Jhamtse Gatsal has a small clinic with all the basic medications and first aid stuff on hand. Often, but not always, there is also a volunteer nurse or doctor on site. The nearest hospital is about a 2-3 hour drive, depending on the condition of the roads.
As mentioned earlier, all food and drinking water is safe.
There is no mail service and packages will never arrive. There is also no phone available. There is slow, limited wifi, mostly good for email and an occasional text. Media rich sites such as Facebook are not practical or appreciated due to their limited bandwidth and data plan. When the power is out, so is often the Internet. (They do have some solar electricity back-up).

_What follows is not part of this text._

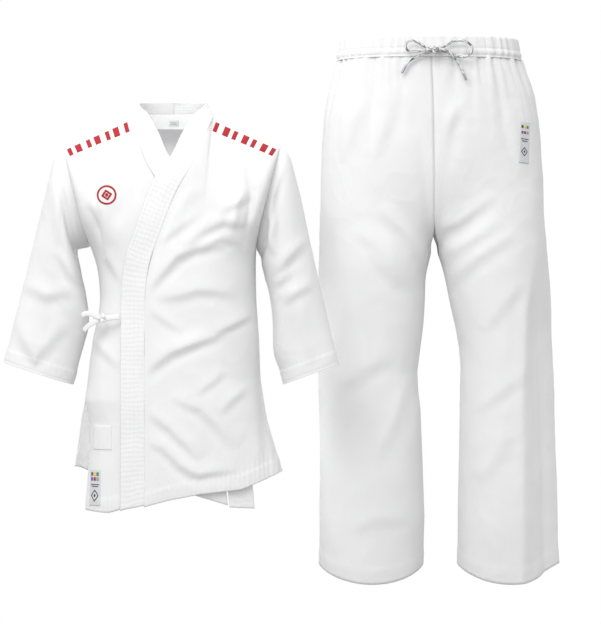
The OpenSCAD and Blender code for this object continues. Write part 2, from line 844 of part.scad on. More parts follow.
module crotch_gusset() {
    color(cloth_white)
        translate([crotch_x - 4, trousers_back - gusset_half + seam_gap, crotch_z])
            cube([8, 2 * (gusset_half - seam_gap), trouser_cloth]);
}

module leg(line, side) {
    start = off_plane(line[0], 1, side * move_gap);
    color(cloth_white)
        tube_solid(
            limb(line, 0, 7, 0, 1, trousers_back, 28, start),
            limb(line, 0, 7, trouser_cloth, 1, trousers_back, 28, start)
        );
}

module leg_hem(line) {
    head = [line[7][0] - [0, seam_gap], line[7][1] - [0, seam_gap], line[7][2], line[7][3]];
    ends = [head, line[8]];
    color(hem_white)
        tube_solid(
            limb(ends, 0, 1, -0.8, 1, trousers_back, 28, [0, 0]),
            limb(ends, 0, 1, 2.6, 1, trousers_back, 28, [0, 0])
        );
}

module left_leg() {
    leg(left_leg_line, 1);
}

module right_leg() {
    leg(right_leg_line, -1);
}

module left_leg_hem() {
    leg_hem(left_leg_line);
}

module right_leg_hem() {
    leg_hem(right_leg_line);
}

module drawstring_left() {
    color(band_white) swept(left_string_route, string_d, string_d, [0.05, 1, 0.03], 8);
}

module drawstring_right() {
    color(band_white) swept(right_string_route, string_d, string_d, [0.05, 1, 0.03], 8);
}

module drawstring_knot() {
    color(band_white)
        translate([500, bow_y - 4.5, 130])
            scale([0.85, 1, 1])
                sphere(d = 17, $fn = 16);
}

module eyelet(x) {
    color(metal_grey)
        translate([x, trousers_back - waist_deep - 4.2, string_z])
            rotate([90, 0, 0])
                rotate_extrude($fn = 32)
                    translate([5, 0])
                        circle(d = 2.4, $fn = 16);
}

module left_eyelet() {
    eyelet(512);
}

module right_eyelet() {
    eyelet(488);
}

module aglet(route) {
    last = len(route) - 1;
    along = unit(route[last] - route[last - 1]);
    color(metal_grey)
        translate(route[last] + along * 0.4)
            rotate([0, acos(along[2]), atan2(along[1], along[0])])
                cylinder(h = 12, d = string_d - 0.4, $fn = 24);
}

module left_aglet() {
    aglet(left_string_route);
}

module right_aglet() {
    aglet(right_string_route);
}

module hip_label() {
    cuts = [0.8, 0.85, 0.9];
    heights = [0.7, 1, 1.25, 1.45];
    outer = [
        for (w = heights) [
            for (u = cuts)
                let (p = hip_pt(u, w, -1.4))
                [p[0], trousers_back - p[1], p[2]]
        ]
    ];
    inner = [
        for (w = heights) [
            for (u = cuts)
                let (p = hip_pt(u, w, -0.3))
                [p[0], trousers_back - p[1], p[2]]
        ]
    ];
    color(label_grey) sheet_solid(outer, inner);
}

// ---- Output ----
back_panel();
right_front_panel();
left_chest_panel();
left_front_flap();
collar_band();
left_lapel_band();
right_lapel_band();
left_sleeve();
right_sleeve();
left_cuff_hem();
right_cuff_hem();
left_flap_hem();
left_side_hem();
right_front_hem();
back_hem();
left_vent_patch();
right_vent_patch();
outer_tie();
side_tie();
tie_knot();
side_tie_patch();
inner_front_tie();
inner_side_tie();
neck_label();
neck_tape();
chest_emblem();
left_shoulder_marks();
right_shoulder_marks();
hem_label();
waist_casing();
waist_elastic();
waist_facing();
hip_front();
hip_back();
crotch_gusset();
left_leg();
right_leg();
left_leg_hem();
right_leg_hem();
drawstring_run();
drawstring_left();
drawstring_right();
drawstring_knot();
left_eyelet();
right_eyelet();
left_aglet();
right_aglet();
hip_label();
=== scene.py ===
import math

import bpy
import numpy as np
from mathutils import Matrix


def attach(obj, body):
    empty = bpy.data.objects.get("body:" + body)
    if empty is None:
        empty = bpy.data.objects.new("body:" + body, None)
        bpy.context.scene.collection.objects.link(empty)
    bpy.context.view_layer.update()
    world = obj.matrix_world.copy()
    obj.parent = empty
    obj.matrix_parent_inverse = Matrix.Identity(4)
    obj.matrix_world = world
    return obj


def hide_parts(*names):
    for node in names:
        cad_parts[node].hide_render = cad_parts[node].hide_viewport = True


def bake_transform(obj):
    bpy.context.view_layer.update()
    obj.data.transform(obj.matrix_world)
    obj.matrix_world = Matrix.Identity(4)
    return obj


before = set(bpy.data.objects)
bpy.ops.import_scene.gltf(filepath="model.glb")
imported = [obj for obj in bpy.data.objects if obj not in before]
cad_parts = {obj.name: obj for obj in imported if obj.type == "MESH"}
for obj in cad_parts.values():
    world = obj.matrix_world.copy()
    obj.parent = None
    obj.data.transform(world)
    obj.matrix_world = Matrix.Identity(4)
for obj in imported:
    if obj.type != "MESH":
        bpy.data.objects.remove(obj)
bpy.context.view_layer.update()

MM = 0.001

# ------------------------------------------------------------------ camera
# Focal length in mm, and the camera's place in metres, level with the middle of the two garments
LENS = 151.8
EYE = (0.243, -5.0, -0.374)
camera_data = bpy.data.cameras.new("camera")
camera_data.sensor_width = 36
camera_data.lens = LENS
camera_data.clip_end = 60
camera = bpy.data.objects.new("camera", camera_data)
bpy.context.scene.collection.objects.link(camera)
camera.location = EYE
camera.rotation_euler = (math.radians(90), 0, 0)
bpy.context.scene.camera = camera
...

The cost and what is included
The total cost of the program is $3850. This includes:
- 10 weeks of instructions, 5 or 6 days a week
- 3 meals a day
- Lodging, shared (not heated) rooms, blankets, you bring a sheet
- Showers, sometimes warm, depending on electricity outages
- All travel, food, hotels to and from Guwahati
- A copy of our book “House of Earth”
- Special permits for that region ($300)
You need to arrange/pay for:
- Travel to Guwahati
- Your Indian visa (different from the special permits for that region)
- Immunization (optional, but recommended)
- Travel insurance (optional, but recommended)
- Snacks, candles (optional, but recommended)
Of course the airline ticket is going to be a large expense and can vary in cost. Having said that, most people should be able to do the whole appreticeship for about $5200.
How to apply
In order to apply you need to be in good physical health and over the age of 18.
Because of the special nature of this program, we ask people to go through an application process. This includes answering some questions via email and eventually a short interview via Skype (or some sort of video call).
Once you are excepted into the program, we will ask you to to secure your spot by making a deposit of half the total fee ($1925). The balance will be due by August 15th, 2017.
In the Spring of 2017, all participants and staff need to work on getting a visa for India. We will help you with this process. This is also the time to take any immunizations you might choose to take.
Here are the questions we would like you to answer carefully, so we get an idea of who you are:
- Tell us about yourself: name, age, gender, where you live, where you grew up, what you do for money, what do you do for fun?
- Why are you interested in this program?
- What, if any, experience do you have with (natural) building? (Not required)
- What experiences do you have with hard physical labor?
- Where have you traveled before?
- Have you ever been part of community living? How was that for you?
- Anything else that would help us get to know you?